Visiting Washington’s San Juan Islands is always a welcome treat. The islands are beautifully serene with lush landscapes, calm waters, and blue skies. Well, the blue skies were a little smoky for a couple of days due to the many forest fires in British Columbia and Washington. We had hoped to see the Perseid meteor showers on its peak nights, but the smoke prevented that from happening. Nonetheless, we had an enjoyable visit to three new locations at Fisherman’s Bay on Lopez Island, Double Island anchorage and Rosario Resort, both on Orcas Island. Rounding things out were two nights at my favorite anchorage in Reid Harbor on Stuart Island and two nights at Roche Harbor Resort on San Juan Island with the Meydenbauer Bay Yacht Club group before heading back south to Seattle. Here is a map of these stopovers:
Fisherman’s Bay is a fairly sheltered and very shallow anchorage on the west side of Lopez Island. Depths in the anchoring part of the bay range from 8-10′. We anchored in 9′. Fiddler has a draft of 4.5′, so we had 4.5′ under us at the average low tide. However, the night we were there was a 2′ minus tide, which meant we only had 2.5 feet under us at the lowest point, which was barely enough. The main town on the island is Lopez Village and it is located a half mile away from Fisherman’s Bay, an easy walk with lots of blackberries to pick along the way, so many that Cathleen made a crisp with them. Yum!! We walked around the village, stopping for lunch and a glass of wine.

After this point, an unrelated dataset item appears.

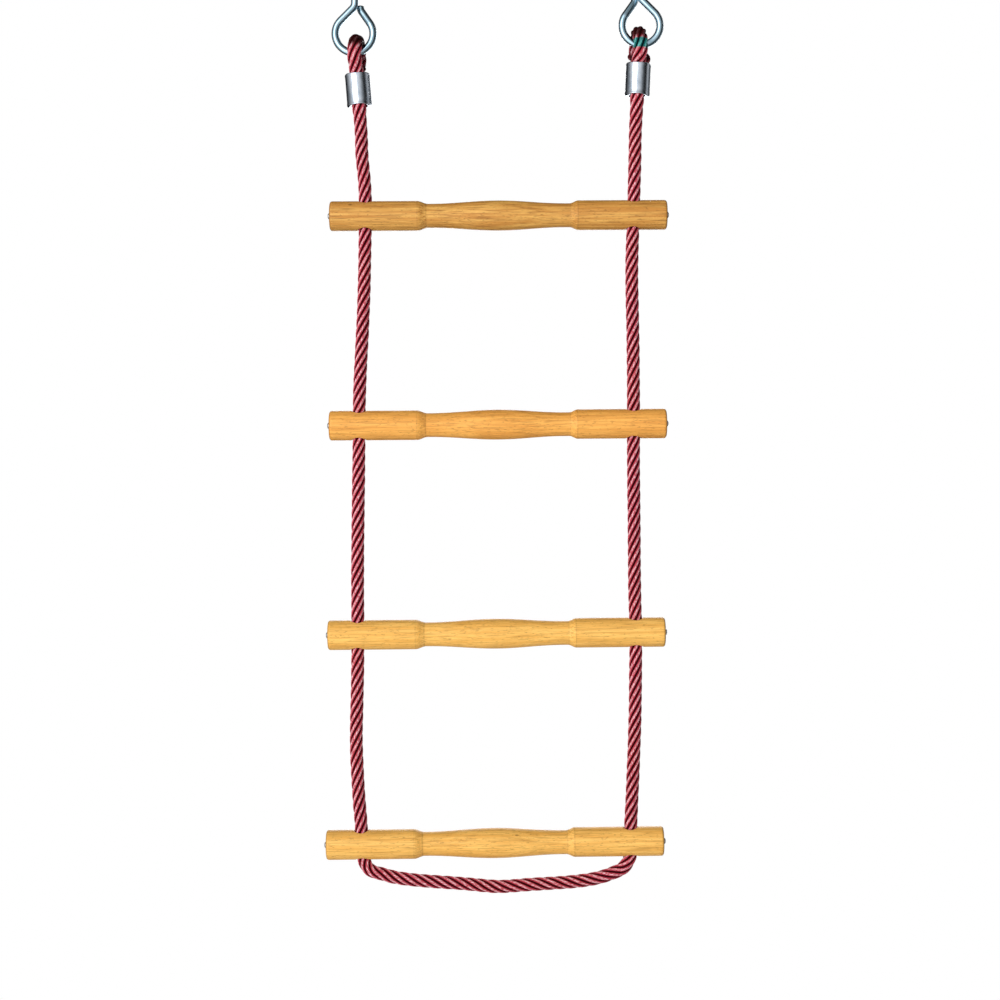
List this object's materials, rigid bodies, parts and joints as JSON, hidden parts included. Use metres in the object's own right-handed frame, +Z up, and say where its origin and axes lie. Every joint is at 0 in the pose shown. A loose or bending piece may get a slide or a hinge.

We noticed a lot of rabbits in town too. This was a fun stopover made even better with a pretty sunset.
Our next anchorage about an hour away was called Double Island even though it sits between three islands in West Sound on Orcas Island. I wanted to stop here because it looked like a pretty place and we had not been there before. The only downside was no shore access so we spent the time on the boat. We also noticed the wake from the passing ferries and other boats before dark, although it wasn’t bad.

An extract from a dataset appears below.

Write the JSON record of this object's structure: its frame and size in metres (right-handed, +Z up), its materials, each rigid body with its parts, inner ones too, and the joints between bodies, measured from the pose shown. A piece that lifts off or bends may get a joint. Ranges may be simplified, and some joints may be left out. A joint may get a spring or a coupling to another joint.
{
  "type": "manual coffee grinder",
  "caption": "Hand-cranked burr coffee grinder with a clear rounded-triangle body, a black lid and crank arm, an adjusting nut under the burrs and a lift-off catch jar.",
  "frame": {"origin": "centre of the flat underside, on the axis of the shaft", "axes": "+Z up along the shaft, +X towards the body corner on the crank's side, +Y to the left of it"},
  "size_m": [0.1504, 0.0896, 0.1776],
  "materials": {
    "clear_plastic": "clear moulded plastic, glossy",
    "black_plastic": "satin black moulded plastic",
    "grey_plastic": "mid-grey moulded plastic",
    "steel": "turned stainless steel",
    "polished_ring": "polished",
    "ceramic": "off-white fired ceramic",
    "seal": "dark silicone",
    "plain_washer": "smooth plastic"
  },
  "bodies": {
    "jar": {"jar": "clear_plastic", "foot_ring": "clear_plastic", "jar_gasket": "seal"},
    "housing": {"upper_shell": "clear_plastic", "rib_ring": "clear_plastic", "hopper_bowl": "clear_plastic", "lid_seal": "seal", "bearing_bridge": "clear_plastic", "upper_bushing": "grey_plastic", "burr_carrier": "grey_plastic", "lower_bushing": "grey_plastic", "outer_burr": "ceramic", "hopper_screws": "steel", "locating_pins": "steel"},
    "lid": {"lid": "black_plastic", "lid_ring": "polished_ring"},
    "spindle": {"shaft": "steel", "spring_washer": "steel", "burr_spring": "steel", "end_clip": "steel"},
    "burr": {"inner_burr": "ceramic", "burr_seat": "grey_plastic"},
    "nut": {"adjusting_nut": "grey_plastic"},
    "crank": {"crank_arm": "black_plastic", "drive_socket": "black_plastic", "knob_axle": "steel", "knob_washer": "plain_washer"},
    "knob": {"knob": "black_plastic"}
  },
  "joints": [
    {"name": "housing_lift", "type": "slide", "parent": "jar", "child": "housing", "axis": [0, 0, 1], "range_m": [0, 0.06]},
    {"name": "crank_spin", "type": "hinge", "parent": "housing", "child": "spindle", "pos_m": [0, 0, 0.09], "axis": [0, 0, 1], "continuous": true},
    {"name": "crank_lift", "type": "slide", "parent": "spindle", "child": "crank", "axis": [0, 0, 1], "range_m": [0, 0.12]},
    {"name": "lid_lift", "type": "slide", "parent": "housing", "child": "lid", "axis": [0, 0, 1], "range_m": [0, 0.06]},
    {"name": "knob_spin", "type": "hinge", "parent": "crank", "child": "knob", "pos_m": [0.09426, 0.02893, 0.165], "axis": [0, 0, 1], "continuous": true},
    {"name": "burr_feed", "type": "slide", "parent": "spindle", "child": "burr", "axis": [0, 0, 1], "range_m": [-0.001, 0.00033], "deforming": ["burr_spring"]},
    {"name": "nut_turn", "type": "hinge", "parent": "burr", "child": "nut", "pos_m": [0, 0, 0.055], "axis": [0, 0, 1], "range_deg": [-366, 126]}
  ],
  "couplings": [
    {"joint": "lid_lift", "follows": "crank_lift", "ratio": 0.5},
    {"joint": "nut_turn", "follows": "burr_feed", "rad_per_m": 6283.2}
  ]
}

The next and final new location on this trip was historic Rosario Resort, also on Orcas Island. This was originally a 5 level, 54 room mansion (and surrounding 4,000 acres) built in the early 1900’s by Seattle shipbuilder and former mayor Robert Moran. His shipbuilding company built steamships for the Yukon River trade during the Klondike gold rush and later built the battleship USS Nebraska. Subsequent purchasers of the Rosario property turned it into a resort, spa, restaurant, marina, and museum for tourists. Moran donated most of the land to Orcas Island that became Moran State Park. We tied up to a mooring buoy outside of the marina and went to shore for a walk around the mansion and grounds and ate dinner at the mansion restaurant. At the museum we listened to a Rosario historian while he played the piano and a huge pipe organ (the first in the Northwest) that Robert Moran built for entertaining his mansion guests back in the day. This was very interesting and definitely one of the highlights of the trip.

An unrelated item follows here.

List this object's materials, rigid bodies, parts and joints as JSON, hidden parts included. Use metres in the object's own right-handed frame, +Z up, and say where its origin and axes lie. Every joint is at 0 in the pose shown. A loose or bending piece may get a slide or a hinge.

Next we cruised over to Reid Harbor on Stuart Island and anchored for two nights. This may be my favorite anchorage in the San Juan Islands. It is large, scenic, and protected from winds. It is the location of Stuart Island Marine Park which has docks here and on Prevost Harbor on the opposite side of the island. Shore access is easy with a kayak or by tying the dinghy to the state park dock. On shore there are hiking trails, the longest going to Turn Point Light House. We set out the crab traps then kayaked to shore and hiked to the old school house for a picnic lunch, planning to hike further until Cathleen’s sandal strap broke. At the old schoolhouse is a self serve T-shirt shop with a display of shirts hanging on a clothes line. You pick out a shirt and then mail the payment after you get home. It’s been here a long time and must be successful. We ended up with only two crabs since the Judges were not with us. With Mark and Linda along a couple of years ago, we had 22 crabs in two pots with 10 keepers. Here are some photos from Reid Harbor:
On the way back to Fiddler, I noticed the dinghy was missing, no longer tied to the back of the boat. I had not tied a very good knot and it had worked its way loose. As I got closer, I saw our dinghy tied to a buoy. A good samaritan found it adrift and tied it up for us. How nice was that?! That situation could have been much worse. I have since started tying the dinghy and kayaks using solid knots that will not work loose. I felt pretty silly for awhile, but a glass of wine or two later and that went away.
The final island stopover was at Roche Harbor Resort and Marina where we joined MBYC on an organized cruise with all of the attendant festivities. Happy hours, breakfast, and dinner on the dock, crab contest, dog show, plus a real treat by an MBYC member whose grandfather purchased Roche Harbor Resort in 1955. He regaled us with colorful stories while leading us on a guided walking tour of the resort and surrounding area that included the Mausoleum where the prior owners buried their family and others that worked at the resort. The resort, marina, and mausoleum are big tourist attractions.
We departed the next day for Seattle. The forest fire smoke worsened significantly, so much that we needed radar and navigation lights on the way back.
Despite the intermittent smoky days, this was a very fun trip full of new locations to see and old favorites to enjoy again.